How did Borneo get its elephant? This could be just another of Rudyard Kipling’s just so stories. The Bornean elephant is a subspecies of Asian Elephants that only exist in a small region of Borneo. Their presence on this southeastern Asian island has been a mystery. Now, in a study published in Scientific Reports, a research team led by Lounès Chikhi from Instituto Gulbenkian de Ciência (IGC, Portugal) and CNRS, Université Paul Sabatier (France), and Benoit Goossens, from Cardiff University (Wales), and Sabah Wildlife Department (Malaysia), found that elephants might have arrived on Borneo at a time of the last land bridge between the Sunda Islands in Southeast Asia.
Until recently, two opposing theories have been under debate to explain the origin of Bornean elephants: they could have been recently introduced by humans, maybe 300 years ago, or they could have diverged from Asian elephants a long time ago. Indeed, there are historic records reporting that, in the 17th century, neighbour Sultans offered elephants as gifts to the Bornean Sultan. Current elephants would thus be non-native elephants that turned feral. On the other hand, about 15 years ago a genetic study showed that the DNA of Bornean elephants was very different from that of other Asian elephants, suggesting a very ancient separation, on the order of 300,000 years ago. However, no elephant fossils have yet been discovered in Borneo, even though fossils from other large mammals such as orang-utans have been found.

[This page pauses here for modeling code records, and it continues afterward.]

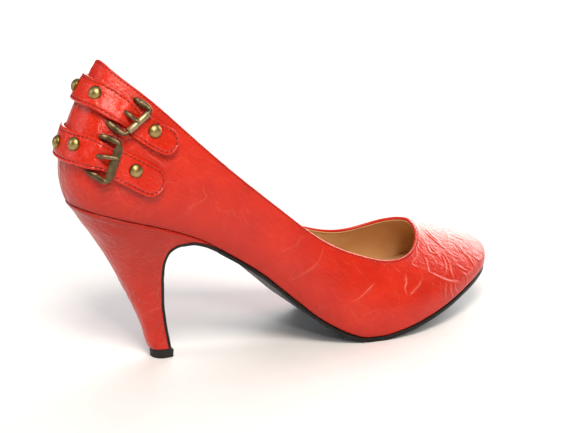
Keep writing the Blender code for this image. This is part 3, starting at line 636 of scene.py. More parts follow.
def studio_paper():
    """Matt white background paper."""
    made, tree, shader, where = start("white background paper", Roughness=0.9)
    fibre = add(tree, "ShaderNodeTexNoise", {"Vector": where, "Scale": 40.0, "Detail": 2.0})
    pulp = ramp(tree, fibre.outputs["Fac"], (0.3, "#e4e7eb"), (0.7, "#e7eaee"))
    tree.links.new(pulp, shader.inputs["Base Color"])
    return made


RED = coated_leather()
TAN = lining_leather()
SOLE_BLACK = edge_leather("black waxed sole leather", "#0a0a0a", "#151413", 0.46, 0.6)
RUBBER = edge_leather("black moulded rubber", "#121212", "#242423", 0.6, 0.4)
BRONZE = antiqued_metal("antiqued bronze plate", "#2b2317", "#75654a", "#b5a683", 0.40)
BRASS = antiqued_metal("antiqued brass plate", "#3a2e14", "#8a743f", "#c0aa76", 0.34)
RED_THREAD = sewing_thread("dark red thread", "#4a0c0a", "#7c1a14")
TAN_THREAD = sewing_thread("tan thread", "#8a6233", "#b98a52")


def rows_to_faces(rows, columns, around, closed):
    """Quads between rows of points: around joins the last column to the first, closed the last row."""
    r = np.arange(rows if closed else rows - 1)[:, None]
    c = np.arange(columns if around else columns - 1)[None, :]
    r2, c2 = (r + 1) % rows, (c + 1) % columns
    corners = [r * columns + c, r * columns + c2, r2 * columns + c2, r2 * columns + c]
    return np.stack(corners, -1).reshape(-1, 4)


def mesh_object(name, points, faces, finish, sharp=40, marks=None, weld=1e-6):
    """A plain mesh object at the origin, with outward faces, smooth but for edges sharper than given."""
    mesh = bpy.data.meshes.new(name)
    mesh.from_pydata([tuple(p) for p in points], [], [tuple(map(int, f)) for f in faces])
    for key, values in (marks or {}).items():
        layer = mesh.attributes.new(key, "FLOAT", "POINT")
        layer.data.foreach_set("value", np.asarray(values, np.float32))
    work = bmesh.new()
    work.from_mesh(mesh)
    bmesh.ops.remove_doubles(work, verts=work.verts, dist=weld)
    bmesh.ops.dissolve_degenerate(work, edges=work.edges, dist=weld)
    bmesh.ops.recalc_face_normals(work, faces=work.faces)
    finish_shading(work, sharp)
    work.to_mesh(mesh)
    work.free()
    mesh.materials.append(finish)
    made = bpy.data.objects.new(name, mesh)
    bpy.context.scene.collection.objects.link(made)
    return made


def finish_shading(work, sharp):
    """Smooth faces, with a hard edge wherever they meet at more than this many degrees."""
    for face in work.faces:
        face.smooth = True
    for edge in work.edges:
        if len(edge.link_faces) == 2 and edge.calc_face_angle(0.0) > math.radians(sharp):
            edge.smooth = False


def placed(piece, slot, *nodes):
    """Hangs a finished piece on the one body and hides the solids that it stands for."""
    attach(piece, "root")
    if nodes:
        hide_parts(*nodes)
    return piece


def ridges(points, size, power, seed):
    """Thin ridges where a soft noise crosses zero, 0 to 1, at a spacing of about this size in mm."""
    shift = Vector((seed * 3.1, seed * 1.7, seed * 2.3))
    scale = 1 / (size * MM)
    values = [1 - min(1.0, abs(noise.noise(Vector(p) * scale + shift)) * 2.2) for p in points]
    return np.array(values) ** power


def swells(points, size, seed):
    """Soft waves between -1 and 1."""
    shift = Vector((seed * 1.3, seed * 2.9, seed * 0.7))
    scale = 1 / (size * MM)
    return np.array([noise.noise(Vector(p) * scale + shift) for p in points])


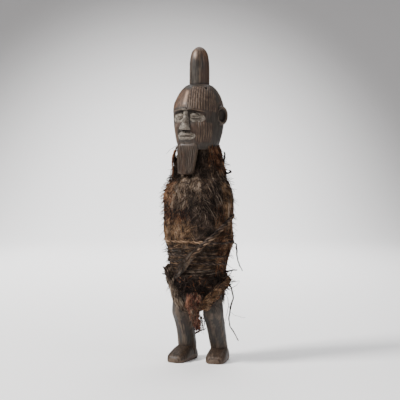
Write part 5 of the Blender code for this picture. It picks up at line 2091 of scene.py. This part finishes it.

To shed light on the mystery of Bornean elephant’s origin, Chikhi and Goossens’ team used genetic data analysis and computational modelling to study the past demographic history of these animals. It is very difficult to track ancient demographic history of animals, even more when there are no fossil records to guide the work. “What we did was to create computational models for different scenarios that might have happened. Then, we compared the results from these models with the existing genetic data, and used statistical techniques to identify the scenario that best explained the current genetic diversity of the elephant population in Borneo,” explains Lounès Chikhi.